- PhMuseum 2022 Photography Grant
Dates2014 - Ongoing
- Locations Brazil, Amazonas, Pará, Maranhão
The Amazon Rainforest is often referred to as the "Lungs of our Planet", still imagined as the unspoiled home of isolated, disconnected tribes. A thick green, green stain on the map - the world's largest - laid there by the hand of God, with no sign of man's.
From up to close, though, it's way more than woods, water and plants; cities have grown out of the jungle, into a green favela. Fields are burning, and the dark, steady stream of the Amazon River, a safe conduct for cocaine. The riverbanks are littered with trash, and bodies.

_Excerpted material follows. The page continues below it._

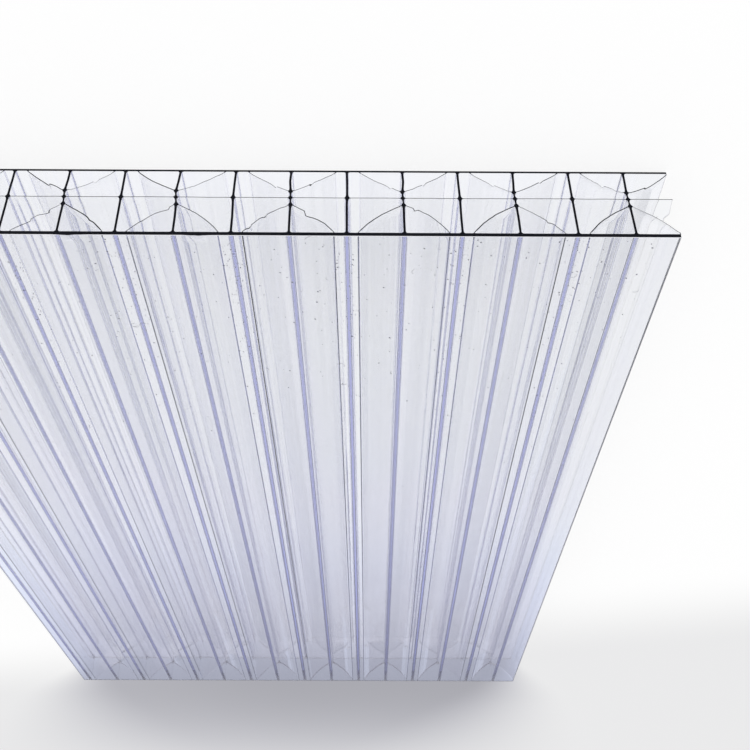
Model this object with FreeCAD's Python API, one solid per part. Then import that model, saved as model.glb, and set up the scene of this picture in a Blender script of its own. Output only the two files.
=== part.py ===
import FreeCAD, Part
import math
import os
from FreeCAD import Vector

# A sawn piece of clear multiwall sheet, in millimetres. It lies flat: +Z is up through the thick face
# skin, +Y runs along the flutes, and the origin is in the middle of the underside.

# The piece as it was sawn from the stock
sheet_length = 241.0
sheet_width = 160.0
sheet_thickness = 16.0
first_web_inset = 7.75  # from the sawn edge at -X to the first braced web, less than one pitch

# The webs, which are braced and plain in turn
web_pitch = 10.0
web_wall = 0.42
neck_wall = 0.28  # a braced web between its two nodes

# The flat skins
face_skin = 0.75
under_skin = 0.45
mid_skin = 0.12
mid_height = 6.9  # the middle of the mid skin over the underside

# The braces, thin films that fan out from two nodes on a braced web to the skins
brace_wall = 0.12
face_node_rise = 1.65  # from the mid skin up to the node of the face braces
under_node_drop = 1.5  # from the mid skin down to the node of the under braces
weld_offset = 2.05  # from a plain web to the weld of a brace on a skin
face_brace_sag = 0.7
under_brace_sag = 0.3
brace_bend_share = 0.8  # the part of each half of a brace that bends

# Fillets that the melt leaves in the corners of the flutes
skin_fillet = 0.4
mid_fillet = 0.25
weld_fillet = 0.2
node_fillet = 0.55  # between a brace and the neck of its web
crotch_fillet = 0.12  # between a brace and the web past its node


def shifted_line(start, end, distance):
    """A point and the direction of the line from start to end, moved to its left by distance."""
    along = (end - start).normalize()
    left = Vector(-along.z, 0, along.x)
    return start + left * distance, along


def crossing(line_a, line_b):
    """The point where two lines of the section meet."""
    (point_a, along_a), (point_b, along_b) = line_a, line_b
    gap = point_b - point_a
    cross = along_a.x * along_b.z - along_a.z * along_b.x
    return point_a + along_a * ((gap.x * along_b.z - gap.z * along_b.x) / cross)


def tangent_ends(before, corner, after, radius):
    """Where a fillet of this radius leaves and joins the two sides of a corner, and its middle."""
    back = (before - corner).normalize()
    ahead = (after - corner).normalize()
    half_angle = back.getAngle(ahead) / 2
    reach = radius / math.tan(half_angle)
    middle_reach = radius / math.sin(half_angle) - radius
    middle = corner + (back + ahead).normalize() * middle_reach
    return corner + back * reach, middle, corner + ahead * reach


def flute(corners, half_walls, radii):
    """The hollow between wall middles: half_walls[i] is half the wall from corner i to the next."""
    count = len(corners)
    area = sum(corners[i - 1].x * corners[i].z - corners[i].x * corners[i - 1].z for i in range(count))
    if area < 0:
        corners = corners[::-1]
        radii = radii[::-1]
        half_walls = half_walls[-2::-1] + half_walls[-1:]
    sides = [shifted_line(corners[i], corners[(i + 1) % count], half_walls[i]) for i in range(count)]
    points = [crossing(sides[i - 1], sides[i]) for i in range(count)]
    edges = []
    fillets = []
    for i in range(count):
        after = points[(i + 1) % count]
        fillets.append(tangent_ends(points[i - 1], points[i], after, radii[i]) if radii[i] else (points[i],) * 3)
    for i in range(count):
        leave, middle, join = fillets[i]
        if radii[i]:
            edges.append(Part.Arc(leave, middle, join).toShape())
        edges.append(Part.LineSegment(join, fillets[(i + 1) % count][0]).toShape())
    return Part.Wire(edges)


def bay(braced_x, plain_x, skin_height, node_height, sag):
    """The two flutes between a braced and a plain web on one side of the mid skin."""
    inward = 1 if plain_x > braced_x else -1
    weld = Vector(plain_x - inward * weld_offset, 0, skin_height)
    node = Vector(braced_x, 0, node_height)
    along = weld - node
    towards_mid = Vector(abs(along.z) * inward, 0, -abs(along.x) * math.copysign(1, along.z)).normalize()
    bend = (weld + node) / 2 + towards_mid * 2 * sag
    half_brace = along.Length / 2
    bend_radius = half_brace * brace_bend_share * half_brace / (2 * sag)
    web, brace, mid = web_wall / 2, brace_wall / 2, mid_skin / 2
    braced_corner = Vector(braced_x, 0, skin_height)
    plain_corner = Vector(plain_x, 0, skin_height)
    braced_mid = Vector(braced_x, 0, mid_height)
    plain_mid = Vector(plain_x, 0, mid_height)
    triangle = flute(
        [braced_corner, node, bend, weld],
        [web, brace, brace, 0],
        [skin_fillet, crotch_fillet, bend_radius, weld_fillet],
    )
    open_flute = flute(
        [plain_corner, plain_mid, braced_mid, node, bend, weld],
        [web, mid, neck_wall / 2, brace, brace, 0],
        [skin_fillet, mid_fillet, mid_fillet, node_fillet, bend_radius, 0],
    )
    return [triangle, open_flute]


def rectangle(left, right, bottom, top):
    corners = [Vector(left, 0, bottom), Vector(right, 0, bottom), Vector(right, 0, top), Vector(left, 0, top)]
    return Part.makePolygon(corners + corners[:1])


def section():
    """The sheet's section: stock with whole bays, trimmed at the two sawn edges."""
    first_x = -sheet_width / 2 + first_web_inset
    bay_count = math.ceil((sheet_width - first_web_inset) / web_pitch)
    web_x = [first_x + i * web_pitch for i in range(-1, bay_count + 1)]
    wires = [rectangle(web_x[0], web_x[-1], 0, sheet_thickness)]
    for i in range(bay_count + 1):
        braced_x, plain_x = (web_x[i], web_x[i + 1]) if i % 2 else (web_x[i + 1], web_x[i])
        wires += bay(braced_x, plain_x, sheet_thickness - face_skin, mid_height + face_node_rise, face_brace_sag)
        wires += bay(braced_x, plain_x, under_skin, mid_height - under_node_drop, under_brace_sag)
    stock = Part.makeFace(wires, "Part::FaceMakerBullseye")
    edge = sheet_width / 2
    sawn = Part.makeFace([rectangle(-edge, edge, 0, sheet_thickness)], "Part::FaceMakerBullseye")
    return stock.common(sawn).Faces[0]


sheet = section()
sheet.translate(Vector(0, -sheet_length / 2, 0))
multiwall_sheet = sheet.extrude(Vector(0, sheet_length, 0))

os.makedirs("parts", exist_ok=True)
multiwall_sheet.exportStep("parts/multiwall_sheet.step")
print("solids", len(multiwall_sheet.Solids), "valid", multiwall_sheet.isValid())
print("volume mm3", round(multiwall_sheet.Volume, 1), "faces", len(multiwall_sheet.Faces))
print("box", multiwall_sheet.BoundBox)
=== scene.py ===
# A sawn piece of clear multiwall polycarbonate sheet, lying flat with its thick face skin up.
import math
import random

import bmesh
import bpy
from mathutils import Matrix, Vector, noise


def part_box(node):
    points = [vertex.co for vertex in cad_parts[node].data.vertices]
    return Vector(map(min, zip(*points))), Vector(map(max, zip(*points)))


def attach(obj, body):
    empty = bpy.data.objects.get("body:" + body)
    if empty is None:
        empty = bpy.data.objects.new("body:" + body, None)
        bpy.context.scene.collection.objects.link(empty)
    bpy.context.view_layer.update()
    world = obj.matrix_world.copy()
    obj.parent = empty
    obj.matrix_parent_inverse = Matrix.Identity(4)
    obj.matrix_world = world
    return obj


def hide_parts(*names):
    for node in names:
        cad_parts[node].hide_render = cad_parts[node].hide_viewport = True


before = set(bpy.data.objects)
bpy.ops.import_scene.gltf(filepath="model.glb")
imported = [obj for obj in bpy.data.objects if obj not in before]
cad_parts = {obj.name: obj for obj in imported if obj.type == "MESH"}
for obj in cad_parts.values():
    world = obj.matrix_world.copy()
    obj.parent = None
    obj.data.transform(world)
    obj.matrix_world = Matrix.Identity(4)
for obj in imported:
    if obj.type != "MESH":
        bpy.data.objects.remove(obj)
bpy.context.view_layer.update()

# The sheet's profile
# One extruded piece of clear polycarbonate: two outer skins and a thin mid skin, upright webs a pitch apart,
# and thin braces that fan out from every second web. Webs count from 0 at -X, and the even ones are braced.
# The outline is the near sawn end's, cut into short steps so that its walls can waver.
sheet_low, sheet_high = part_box("multiwall_sheet")
sheet_length = sheet_high.y - sheet_low.y
web_pitch = 0.010
first_web_inset = 0.00775
first_web_x = sheet_low.x + first_web_inset
face_skin = 0.00075
under_skin = 0.00045
mid_height = 0.0069
face_node_height = 0.00855
under_node_height = 0.0054
weld_offset = 0.00205
outline_step = 0.0003
merge_distance = 0.000002

sheet = bmesh.new()
sheet.from_mesh(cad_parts["multiwall_sheet"].data)
bmesh.ops.remove_doubles(sheet, verts=sheet.verts, dist=merge_distance)


def on_near_end(vert):
    return vert.co.y < sheet_low.y + merge_distance


outline = {
    edge
    for edge in sheet.edges
    if all(on_near_end(vert) for vert in edge.verts)
    and any(not all(on_near_end(vert) for vert in face.verts) for face in edge.link_faces)
}
bmesh.ops.delete(sheet, geom=[edge for edge in sheet.edges if edge not in outline], context="EDGES_FACES")
bmesh.ops.delete(sheet, geom=[vert for vert in sheet.verts if not vert.link_edges], context="VERTS")
edges_by_steps = {}
for edge in sheet.edges:
    edges_by_steps.setdefault(round(edge.calc_length() / outline_step), []).append(edge)
for steps, edges in edges_by_steps.items():
    if steps > 1:
        bmesh.ops.subdivide_edges(sheet, edges=edges, cuts=steps - 1)
bmesh.ops.triangle_fill(sheet, edges=sheet.edges[:], use_beauty=True, normal=(0, -1, 0))

# The drawn walls
# The melt draws as it cools: the webs lean and bow, the mid skin waves, and each brace sags towards the mid
# skin by its own amount. The fillets at the braces' welds shrink along the flutes. The lists are in mm. They
# start at the sawn edge at -X, with two braces to a braced web.
mm = 0.001
half_mm = 0.0005  # for half of a wall given in mm
mm_per_m = 1000
brace_wall = 0.12
face_sags = (
    *(0.49, 0.67, 0.43, 0.73, 0.96, 0.67, 0.61, 0.61),
    *(0.67, 0.40, 0.55, 0.13, 0.50, 0.60, 0.40, 0.70),
)
under_sags = (
    *(0.65, 0.60, 0.14, 0.40, 0.18, 0.24, 0.15, 0.26),
    *(0.17, 0.50, 0.42, 0.25, 0.30, 0.40, 0.20, 0.30),
)
face_sag_in_cad = 0.84
under_sag_in_cad = 0.36
sag_skew = 1.2  # over 1, a brace hangs lowest past its middle, nearer to its weld
bow_heights = (0.0, 2.8, 5.4, 6.9, 8.55, 11.5, 16.0)
web_bows = (
    (0.06, 0.17, 0.10, 0.03),
    (0.00, 0.02, 0.01, 0.00),
    (0.10, 0.27, 0.17, 0.11),
    (0.00, -0.05, -0.07, -0.05),
    (-0.14, 0.10, 0.06, -0.04),
    (-0.08, -0.07, -0.07, 0.00),
    (0.19, 0.00, 0.00, -0.07),
    (0.10, 0.15, 0.18, 0.10),
    (0.20, 0.47, 0.33, 0.09),
    (0.00, 0.00, 0.02, 0.00),
    (0.05, 0.25, 0.12, -0.03),
    (0.00, 0.05, 0.04, 0.00),
    (0.12, 0.20, 0.10, 0.00),
    (0.00, -0.06, -0.05, 0.00),
    (0.05, 0.15, 0.10, 0.05),
    (0.00, 0.00, 0.00, 0.00),
)
web_lean = (0.18, -0.155)  # at the under skin and at the face skin
web_moves_within = 0.0018
face_weld = (sheet_high.z - face_skin, 1, math.radians(55))  # skin height, side, slope of the brace
under_weld = (sheet_low.z + under_skin, -1, math.radians(39))
weld_reach = 0.0006
weld_slack = merge_distance * 5
weld_keep = 0.4  # the share of its fillet that a weld keeps at the near end
far_weld_keep = 0.08  # and at the far end
film_waver = 0.00006
waver_length = 0.0045
waver_slice = 25.1  # the slice of the noise that the waver is read from
still_by_skins = 0.002
still_by_sides = 0.003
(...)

In Brazil, the Amazon region is by itself bigger than the entire European Union and hosts a population the size of Romania. It’s one of the richest parts of the country, in terms of natural resources, yet one of the poorest. Where the trees are carved into crosses.
Seven years in the making, “Terra Vermelha” is an ongoing long-term project into the dark heart of Brazil’s Amazon that documents the intersecting environmental and social crisis afflicting the region.
The title, which means “red earth”, is a reference to the Amazon’s red soil, but also the savage bloodshed that this forested kingdom has suffered for centuries and which continues today.
The region is the deadliest in the world for land rights, environmental and Indigenous activists who are resisting the predatory advance of the agricultural frontier. Meanwhile, the urban centres have become amongst the most violent in the world, the result of rapid and uncontrolled urban expansion and drug wars as the region has turned increasingly important as a route for the international cocaine trade. Rivers are polluted and destroyed by mining and dam projects. The forest itself, it’s losing a football pitch of forest cover every minute because of deforestation fueled by illegal timber sold for consumer markets and the result of agricultural expansion beef and soy.
All of this has been exacerbated in recent years as Brazil has bounced from political to economic crisis and seen resources to combat these ills slashed. With the rise of an increasingly powerful anti-environmental and human rights orientated congress, this is not a problem that is going away any time soon.
Deforestation, unregulated development, pollution and crime. All of these scenarios are driven by the same forces; poverty, weak institutions, corruption and savage self-interest. More than in other places, in the Amazon region it becomes clear that land is worth more than human life. And on the path towards the destruction of the planet, the first and closest step for mankind is still its own annihilation.